Blog by Andrew Coles, Head of Solution Consulting, Surecomp

19 February 2021

As cloud adoption continues to gain pace across all industries, banks are increasingly seeing the value. Recognizing that the benefits are outweighing the risks, they have begun moving away from their legacy IT infrastructures and are achieving significant results in the process. There have been some important moves recently with notable deals between cloud vendors and major banks which are now changing the face of cloud adoption, particularly in the world of global trade finance.

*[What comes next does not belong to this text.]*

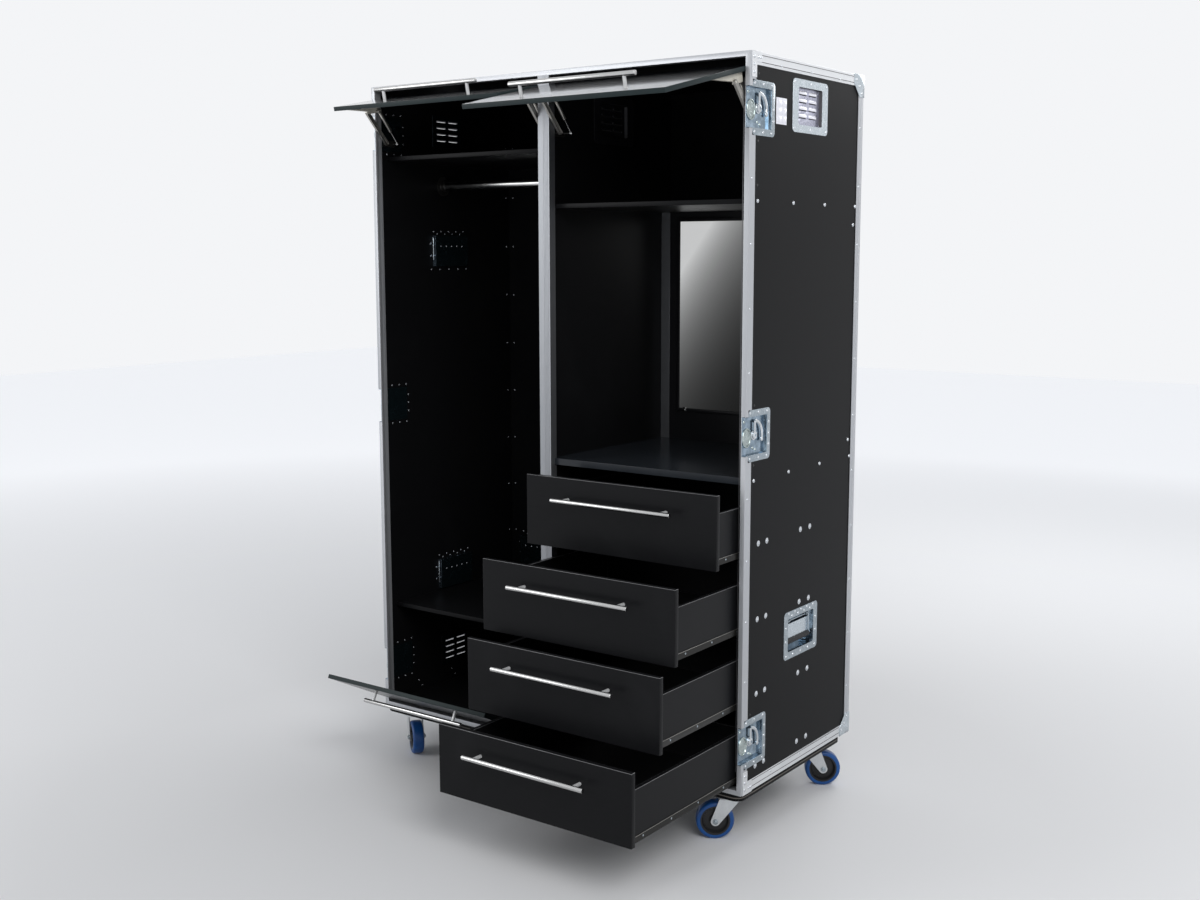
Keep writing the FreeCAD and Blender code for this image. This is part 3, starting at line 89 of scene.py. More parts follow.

These traditionally slow movers were previously reluctant to migrate away from their existing infrastructures which were often build up at great expense over many years. Harbouring resistance for a number of reasons, banks had concerns around security and privacy, regulatory concerns about the robustness of cloud-based services in supporting crucial financial applications, and the perceived risks of overdependence on a few major cloud services providers who are largely unregulated.

Another major factor was the ability of the legacy solutions already in use at these organizations and their incompatibility with cloud-based architectures. Banking applications – sometimes twenty or thirty years old – were built long before the idea of microservices, elastic computing and open API standards were commonplace. But as the technology underpinning cloud computing matures, and the major tech players, such as AWS, Google, Microsoft, etc., engage more closely with the regulators in order address concerns around data privacy and security, banks are starting to feel more comfortable and have begun accelerating the migration of more mission-critical systems to the cloud.

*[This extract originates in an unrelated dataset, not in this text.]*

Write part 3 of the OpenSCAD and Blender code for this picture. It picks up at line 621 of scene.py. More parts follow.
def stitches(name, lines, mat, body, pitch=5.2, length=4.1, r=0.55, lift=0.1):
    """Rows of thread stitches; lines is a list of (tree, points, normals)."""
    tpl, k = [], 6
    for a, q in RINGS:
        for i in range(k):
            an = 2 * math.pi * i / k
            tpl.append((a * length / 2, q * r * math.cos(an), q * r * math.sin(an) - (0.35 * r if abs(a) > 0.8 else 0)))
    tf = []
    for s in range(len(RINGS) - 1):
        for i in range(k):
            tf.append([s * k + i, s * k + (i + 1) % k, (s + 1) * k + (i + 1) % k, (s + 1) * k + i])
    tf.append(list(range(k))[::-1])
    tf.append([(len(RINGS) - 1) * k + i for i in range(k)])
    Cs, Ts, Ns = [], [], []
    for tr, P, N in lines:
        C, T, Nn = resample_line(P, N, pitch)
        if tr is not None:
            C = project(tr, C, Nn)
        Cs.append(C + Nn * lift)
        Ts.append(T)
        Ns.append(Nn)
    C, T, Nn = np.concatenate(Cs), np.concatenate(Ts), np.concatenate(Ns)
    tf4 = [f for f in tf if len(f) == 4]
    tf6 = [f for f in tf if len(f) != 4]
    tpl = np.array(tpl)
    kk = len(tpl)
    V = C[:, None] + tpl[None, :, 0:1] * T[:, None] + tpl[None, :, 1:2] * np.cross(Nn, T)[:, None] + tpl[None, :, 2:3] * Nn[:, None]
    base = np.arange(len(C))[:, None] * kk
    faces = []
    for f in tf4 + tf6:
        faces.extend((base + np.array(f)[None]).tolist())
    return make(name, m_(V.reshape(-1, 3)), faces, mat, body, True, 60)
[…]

Three of the major benefits banks can realize through cloud adoption are:

Agility
In order for banks to grow their business on legacy infrastructure, they would typically need to invest in new physical hardware to support an increase in volumes. This leads to a conundrum; do they invest up front in scaling the architecture to support future growth aspirations and maximum potential utilization – or run the risk of failing to support the business growth while acquiring, setting up and configuring additional hardware? Unexpected shifts in user behaviour – for example increased remote working as a result of COVID-19 – could leave banks exposed and present a significant reputational risk. Moving to a cloud-based deployment not only enables this agile scalability, but also means that banks only need pay for the computation power they are consuming, which brings me to my next point.

Cost Reduction
One of the key benefits of moving to the cloud is of course overall cost reduction, not just operationally but particularly in relation to delivering new solutions. Moving solutions to the cloud removes the overhead of onsite infrastructure management and application support, upgrades, maintenance, back-up and disaster recovery tasks to name but a few. It allows bank resources to focus on customer value added tasks rather than spending time and effort just to keep the lights on.

Innovation
Moving solutions to the cloud provides agility and opens a pathway to offering innovative new solutions to your customers. Forward thinking solution providers are augmenting their existing offerings with open API based solutions; take Surecomp’s Marketplace for example which enables banks to open up their solutions and engage with the ever-growing ecosystem of innovative fintechs to provide a wealth of opportunity – not only to enhance productivity, but to delight customers with innovative solutions to digitize their banking experience and take advantage of the possibilities presented through initiatives such as PSD2 and open banking.

At Surecomp, we are bringing these benefits to our global customers through providing cloud Trade Finance-as-a-Service deployment capabilities of our market leading trade finance solutions, and via the aforementioned comprehensive Marketplace of third-party solutions. Enabling scalable, modular deployments to meet both current business needs and future growth aspirations, we are driving innovation in trade finance through the use of artificial intelligence, machine learning and blockchain technologies.